The more than half-century decline of Americans’ social capital is evident in atrophied connections to family, less vibrant communities, smaller faith groups, and fewer connections to work. A portion of the decline in social capital is likely driven by the growth of government during the same time. Declining social capital has negative consequences for peoples’ physical health, mental well-being, and economic security.

  • Social capital reached its zenith in the middle of the 20th century and has steadily declined since.

  • The U.S. government has grown substantially during this time. Real per-person government spending has grown 20-fold between 1929 and 2019 and federal regulatory restrictions increased 164 percent between 1970 and 2020.

  • The explosive growth of the U.S. government through the 1960s and 1970s matches the contemporaneous inflection point and decline of social capital.

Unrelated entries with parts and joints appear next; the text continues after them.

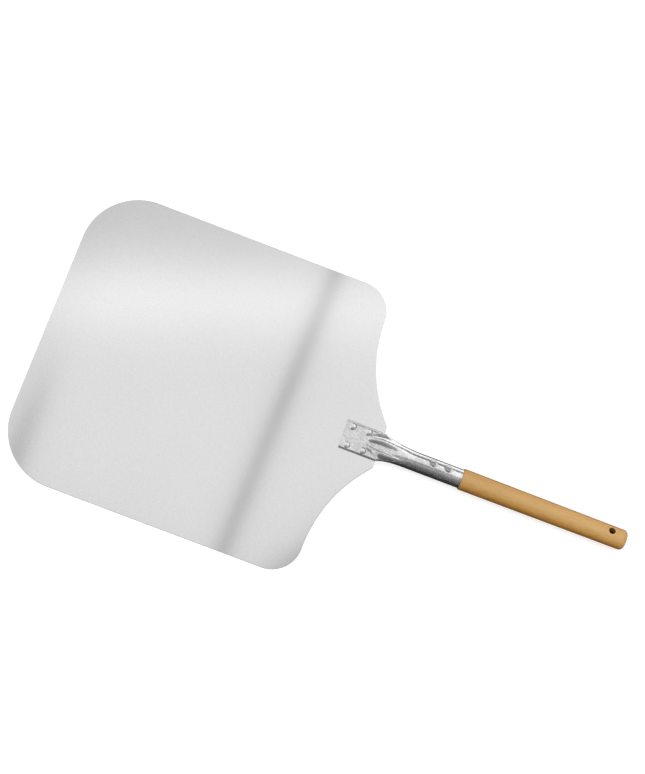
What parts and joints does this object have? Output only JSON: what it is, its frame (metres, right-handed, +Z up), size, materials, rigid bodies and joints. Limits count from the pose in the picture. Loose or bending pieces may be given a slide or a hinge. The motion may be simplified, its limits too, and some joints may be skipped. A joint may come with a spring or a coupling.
{
  "type": "pizza peel",
  "caption": "Flat aluminium pizza peel with rounded corners, a riveted steel socket and a round wooden handle with a hanging hole.",
  "frame": {"origin": "on the blade's underside, at the middle of the blade's length and width", "axes": "+X along the handle, from the blade's front edge to the handle's end; +Z up, out of the blade's top face; +Y across the blade"},
  "size_m": [0.7112, 0.3556, 0.0266],
  "materials": {
    "blade": "satin, fine brushed",
    "socket": "bright zinc plated",
    "handle": "sanded and lacquered beech",
    "rivets": "bright",
    "nails": "bright"
  },
  "bodies": {
    "root": {"blade": "blade", "socket": "socket", "handle": "handle", "rivet_front_left": "rivets", "rivet_front_right": "rivets", "rivet_rear_left": "rivets", "rivet_rear_right": "rivets", "nail_front": "nails", "nail_rear": "nails"}
  },
  "joints": []
}
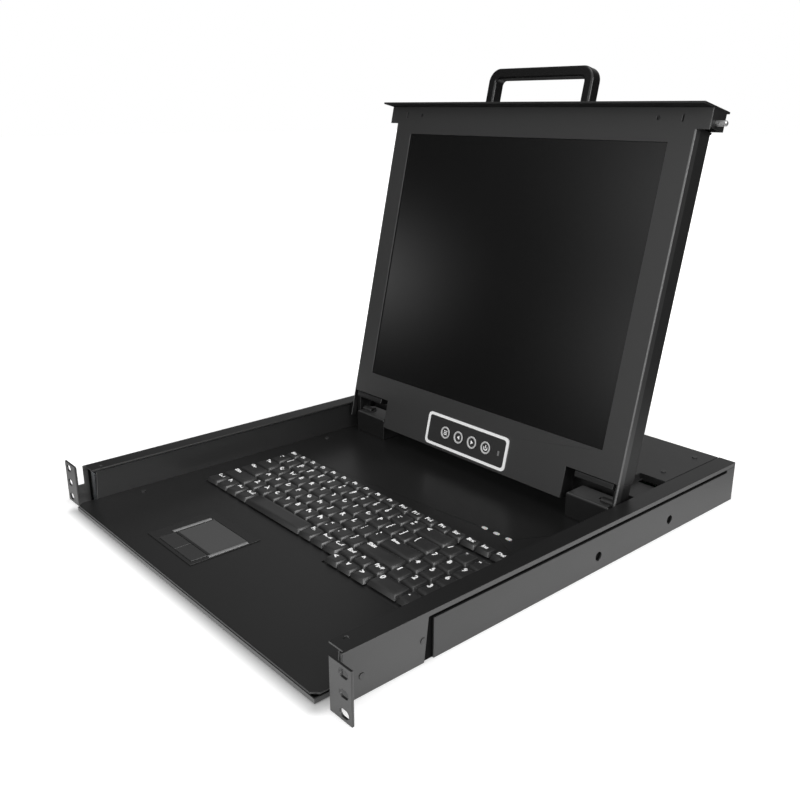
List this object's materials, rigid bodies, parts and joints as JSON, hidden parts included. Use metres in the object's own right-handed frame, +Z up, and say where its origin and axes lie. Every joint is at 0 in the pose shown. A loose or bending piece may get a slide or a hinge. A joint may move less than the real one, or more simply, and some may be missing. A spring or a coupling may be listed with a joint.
{
  "type": "rackmount lcd console drawer",
  "caption": "One-unit rack drawer on ball slides with a keyboard, touchpad and a fold-down flat screen behind a front panel with a pull handle.",
  "frame": {"origin": "under the middle of the overall box, at the height of the rails' lower edges", "axes": "+X across the rack to the user's right, +Y from the front to the rear, +Z up"},
  "size_m": [0.4826, 0.5308, 0.4319],
  "materials": {
    "case_black": "satin powder coat",
    "rail_black": "fine textured powder coat",
    "slide_steel": "zinc plated",
    "bright_steel": "turned and plated",
    "key_black": "fine matt",
    "pad_grey": "fine matt",
    "trim_black": "satin",
    "screen_gloss": "glossy",
    "module_metal": "folded sheet",
    "board_green": "solder mask",
    "frame_light": "printed light grey",
    "handle_black": "satin",
    "socket_black": "moulded",
    "lens_clear": "frosted",
    "screw_black": "blackened"
  },
  "bodies": {
    "rack_frame": {"ear_bracket_left": "rail_black", "ear_bracket_right": "rail_black", "rail_channel_left": "rail_black", "rail_channel_right": "rail_black", "side_plates": "rail_black", "rail_rivets": "screw_black", "slide_outer_members": "slide_steel"},
    "middle_member_left": {"slide_middle_left": "slide_steel"},
    "middle_member_right": {"slide_middle_right": "slide_steel"},
    "outer_cages": {"ball_cages_outer": "bright_steel"},
    "inner_cages": {"ball_cages_inner": "bright_steel"},
    "drawer": {"tray_pan": "case_black", "keyboard_deck": "case_black", "indicator_lenses": "lens_clear", "key_board": "trim_black", "touchpad_bezel": "trim_black", "touchpad": "pad_grey", "hinge_block_left": "case_black", "hinge_block_right": "case_black", "rear_cover": "case_black", "rear_panel": "case_black", "power_inlet": "socket_black", "console_port": "bright_steel", "power_board": "board_green", "video_board": "board_green", "drawer_screws": "screw_black", "slide_inner_members": "slide_steel"},
    "function_keys": {"keys_function": "key_black"},
    "number_keys": {"keys_number": "key_black"},
    "upper_keys": {"keys_upper": "key_black"},
    "home_keys": {"keys_home": "key_black"},
    "lower_keys": {"keys_lower": "key_black"},
    "bottom_keys": {"keys_bottom": "key_black"},
    "numpad_keys": {"keys_numpad": "key_black"},
    "space_key": {"space_bar": "key_black"},
    "left_touch_button": {"touch_button_left": "pad_grey"},
    "right_touch_button": {"touch_button_right": "pad_grey"},
    "rocker": {"power_rocker": "socket_black"},
    "screen": {"hinge_arm_left": "case_black", "hinge_arm_right": "case_black", "hinge_pins": "bright_steel", "screen_bezel": "case_black", "screen_back_cover": "case_black", "screen_glass": "screen_gloss", "screen_module": "module_metal", "driver_board": "board_green", "menu_panel": "trim_black", "menu_frame": "frame_light", "menu_board": "board_green", "front_panel": "case_black", "pull_handle": "handle_black", "handle_screws": "screw_black", "latch_bracket_left": "case_black", "latch_bracket_right": "case_black"},
    "menu_key_1": {"menu_button_1": "trim_black"},
    "menu_key_2": {"menu_button_2": "trim_black"},
    "menu_key_3": {"menu_button_3": "trim_black"},
    "menu_key_4": {"menu_button_4": "trim_black"},
    "bolt_left": {"latch_bolt_left": "bright_steel"},
    "bolt_right": {"latch_bolt_right": "bright_steel"}
  },
  "joints": [
    {"name": "drawer_slide", "type": "slide", "parent": "rack_frame", "child": "drawer", "axis": [0, -1, 0], "range_m": [0, 0.43]},
    {"name": "middle_left_slide", "type": "slide", "parent": "rack_frame", "child": "middle_member_left", "axis": [0, -1, 0], "range_m": [0, 0.215]},
    {"name": "middle_right_slide", "type": "slide", "parent": "rack_frame", "child": "middle_member_right", "axis": [0, -1, 0], "range_m": [0, 0.215]},
    {"name": "outer_cages_slide", "type": "slide", "parent": "rack_frame", "child": "outer_cages", "axis": [0, -1, 0], "range_m": [0, 0.1075]},
    {"name": "inner_cages_slide", "type": "slide", "parent": "rack_frame", "child": "inner_cages", "axis": [0, -1, 0], "range_m": [0, 0.3225]},
    {"name": "screen_hinge", "type": "hinge", "parent": "drawer", "child": "screen", "pos_m": [0, 0.10125, 0.0315], "axis": [1, 0, 0], "range_deg": [-17.4, 102.63]},
    {"name": "function_keys_travel", "type": "slide", "parent": "drawer", "child": "function_keys", "axis": [0, 0, -1], "range_m": [0, 0.002], "stiffness_N_per_m": 600, "springref_m": -0.001},
    {"name": "number_keys_travel", "type": "slide", "parent": "drawer", "child": "number_keys", "axis": [0, 0, -1], "range_m": [0, 0.002], "stiffness_N_per_m": 600, "springref_m": -0.001},
    {"name": "upper_keys_travel", "type": "slide", "parent": "drawer", "child": "upper_keys", "axis": [0, 0, -1], "range_m": [0, 0.002], "stiffness_N_per_m": 600, "springref_m": -0.001},
    {"name": "home_keys_travel", "type": "slide", "parent": "drawer", "child": "home_keys", "axis": [0, 0, -1], "range_m": [0, 0.002], "stiffness_N_per_m": 600, "springref_m": -0.001},
    {"name": "lower_keys_travel", "type": "slide", "parent": "drawer", "child": "lower_keys", "axis": [0, 0, -1], "range_m": [0, 0.002], "stiffness_N_per_m": 600, "springref_m": -0.001},
    {"name": "bottom_keys_travel", "type": "slide", "parent": "drawer", "child": "bottom_keys", "axis": [0, 0, -1], "range_m": [0, 0.002], "stiffness_N_per_m": 600, "springref_m": -0.001},
    {"name": "numpad_keys_travel", "type": "slide", "parent": "drawer", "child": "numpad_keys", "axis": [0, 0, -1], "range_m": [0, 0.002], "stiffness_N_per_m": 600, "springref_m": -0.001},
    {"name": "space_key_travel", "type": "slide", "parent": "drawer", "child": "space_key", "axis": [0, 0, -1], "range_m": [0, 0.002], "stiffness_N_per_m": 600, "springref_m": -0.001},
    {"name": "left_touch_button_travel", "type": "slide", "parent": "drawer", "child": "left_touch_button", "axis": [0, 0, -1], "range_m": [0, 0.0006], "stiffness_N_per_m": 500, "springref_m": -0.0005},
    {"name": "right_touch_button_travel", "type": "slide", "parent": "drawer", "child": "right_touch_button", "axis": [0, 0, -1], "range_m": [0, 0.0006], "stiffness_N_per_m": 500, "springref_m": -0.0005},
    {"name": "rocker_tilt", "type": "hinge", "parent": "drawer", "child": "rocker", "pos_m": [0.115, 0.25875, 0.019], "axis": [0, 0, 1], "range_deg": [0, 14]},
    {"name": "menu_key_1_travel", "type": "slide", "parent": "screen", "child": "menu_key_1", "axis": [0, 0.9758, -0.2187], "range_m": [0, 0.0008], "stiffness_N_per_m": 300, "springref_m": -0.0005},
    {"name": "menu_key_2_travel", "type": "slide", "parent": "screen", "child": "menu_key_2", "axis": [0, 0.9758, -0.2187], "range_m": [0, 0.0008], "stiffness_N_per_m": 300, "springref_m": -0.0005},
    {"name": "menu_key_3_travel", "type": "slide", "parent": "screen", "child": "menu_key_3", "axis": [0, 0.9758, -0.2187], "range_m": [0, 0.0008], "stiffness_N_per_m": 300, "springref_m": -0.0005},
    {"name": "menu_key_4_travel", "type": "slide", "parent": "screen", "child": "menu_key_4", "axis": [0, 0.9758, -0.2187], "range_m": [0, 0.0008], "stiffness_N_per_m": 300, "springref_m": -0.0005},
    {"name": "bolt_left_travel", "type": "slide", "parent": "screen", "child": "bolt_left", "axis": [1, 0, 0], "range_m": [0, 0.006], "stiffness_N_per_m": 400, "springref_m": -0.004},
    {"name": "bolt_right_travel", "type": "slide", "parent": "screen", "child": "bolt_right", "axis": [-1, 0, 0], "range_m": [0, 0.006], "stiffness_N_per_m": 400, "springref_m": -0.004}
  ],
  "couplings": [
    {"joint": "middle_left_slide", "follows": "drawer_slide", "ratio": 0.5},
    {"joint": "middle_right_slide", "follows": "drawer_slide", "ratio": 0.5},
    {"joint": "outer_cages_slide", "follows": "drawer_slide", "ratio": 0.25},
    {"joint": "inner_cages_slide", "follows": "drawer_slide", "ratio": 0.75}
  ]
}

Governments distort the foundations for vibrant families, communities, congregations, and workplaces.

  • Most macro-level research on social capital and the size of government is inconclusive and not appropriately designed to identify the causal effects of government on social capital.

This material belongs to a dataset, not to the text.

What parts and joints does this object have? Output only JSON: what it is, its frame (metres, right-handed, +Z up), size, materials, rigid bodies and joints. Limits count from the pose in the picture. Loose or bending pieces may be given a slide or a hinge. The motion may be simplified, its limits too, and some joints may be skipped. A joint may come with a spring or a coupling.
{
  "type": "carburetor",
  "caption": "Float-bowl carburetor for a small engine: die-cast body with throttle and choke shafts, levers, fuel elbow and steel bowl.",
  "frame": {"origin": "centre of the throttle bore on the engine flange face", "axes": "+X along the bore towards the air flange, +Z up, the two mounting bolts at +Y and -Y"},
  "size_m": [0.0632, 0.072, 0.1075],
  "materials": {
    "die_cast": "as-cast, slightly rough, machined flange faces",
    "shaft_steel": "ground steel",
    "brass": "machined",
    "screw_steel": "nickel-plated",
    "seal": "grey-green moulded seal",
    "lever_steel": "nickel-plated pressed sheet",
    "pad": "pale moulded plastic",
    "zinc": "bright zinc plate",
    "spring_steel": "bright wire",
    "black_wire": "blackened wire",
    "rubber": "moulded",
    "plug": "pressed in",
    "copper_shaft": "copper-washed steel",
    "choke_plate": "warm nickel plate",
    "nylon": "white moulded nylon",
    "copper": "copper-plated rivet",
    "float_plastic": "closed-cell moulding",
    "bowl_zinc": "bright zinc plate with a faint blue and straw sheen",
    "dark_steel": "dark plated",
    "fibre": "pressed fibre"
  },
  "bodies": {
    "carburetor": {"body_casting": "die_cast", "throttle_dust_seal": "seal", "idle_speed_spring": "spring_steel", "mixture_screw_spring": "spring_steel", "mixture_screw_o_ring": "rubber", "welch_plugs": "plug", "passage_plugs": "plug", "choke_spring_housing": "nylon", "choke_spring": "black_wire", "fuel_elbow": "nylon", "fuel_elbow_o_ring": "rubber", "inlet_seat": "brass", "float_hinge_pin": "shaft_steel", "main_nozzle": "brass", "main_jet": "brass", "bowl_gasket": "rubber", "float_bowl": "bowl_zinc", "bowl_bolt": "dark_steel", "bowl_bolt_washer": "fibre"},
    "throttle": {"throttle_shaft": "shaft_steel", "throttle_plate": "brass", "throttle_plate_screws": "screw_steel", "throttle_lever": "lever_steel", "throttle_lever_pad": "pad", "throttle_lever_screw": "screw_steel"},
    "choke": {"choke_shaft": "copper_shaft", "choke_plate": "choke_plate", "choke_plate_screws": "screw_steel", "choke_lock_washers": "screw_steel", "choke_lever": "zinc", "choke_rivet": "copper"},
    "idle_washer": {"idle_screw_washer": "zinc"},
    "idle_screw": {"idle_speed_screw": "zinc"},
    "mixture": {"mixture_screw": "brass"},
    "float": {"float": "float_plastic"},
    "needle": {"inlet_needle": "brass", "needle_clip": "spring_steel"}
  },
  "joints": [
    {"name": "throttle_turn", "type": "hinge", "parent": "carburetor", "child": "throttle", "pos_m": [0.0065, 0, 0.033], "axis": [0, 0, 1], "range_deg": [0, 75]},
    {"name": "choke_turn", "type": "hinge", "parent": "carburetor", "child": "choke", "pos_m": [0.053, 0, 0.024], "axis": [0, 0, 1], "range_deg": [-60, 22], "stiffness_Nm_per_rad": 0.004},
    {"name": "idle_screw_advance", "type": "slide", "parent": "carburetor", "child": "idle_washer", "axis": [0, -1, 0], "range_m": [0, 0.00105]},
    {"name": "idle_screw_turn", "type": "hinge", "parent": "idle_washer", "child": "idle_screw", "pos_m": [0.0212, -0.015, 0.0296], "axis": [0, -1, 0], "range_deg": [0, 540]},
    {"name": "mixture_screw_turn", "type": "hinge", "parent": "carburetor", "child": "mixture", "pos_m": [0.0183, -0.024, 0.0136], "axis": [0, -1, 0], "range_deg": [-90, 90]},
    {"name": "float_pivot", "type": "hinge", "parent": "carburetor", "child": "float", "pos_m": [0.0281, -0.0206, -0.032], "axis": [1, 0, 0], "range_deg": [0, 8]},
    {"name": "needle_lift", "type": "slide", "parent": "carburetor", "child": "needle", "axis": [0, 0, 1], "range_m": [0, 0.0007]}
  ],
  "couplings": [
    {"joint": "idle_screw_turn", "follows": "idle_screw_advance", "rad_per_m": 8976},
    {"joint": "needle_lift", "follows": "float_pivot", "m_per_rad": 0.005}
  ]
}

  • The micro-level research, however, clearly shows that many different types of government spending directly reduce measures of social capital.

  • New evidence shows that U.S. counties that rely more heavily on government assistance tend to also have weaker social capital. More than 70 percent of counties in the top decile of the Joint Economic Committee’s Social Capital Index are in the bottom third of counties with the lowest share of SNAP participation among households below 100 percent of the poverty line. States with a greater number of regulatory restrictions also tend to have lower levels of social capital.

  • The decline of social capital is a complex phenomenon with many contributing factors. However, the size and scope of government is the one most directly in policymakers’ control. To begin reversing the tide of receding social connection lawmakers should scale back government’s growth.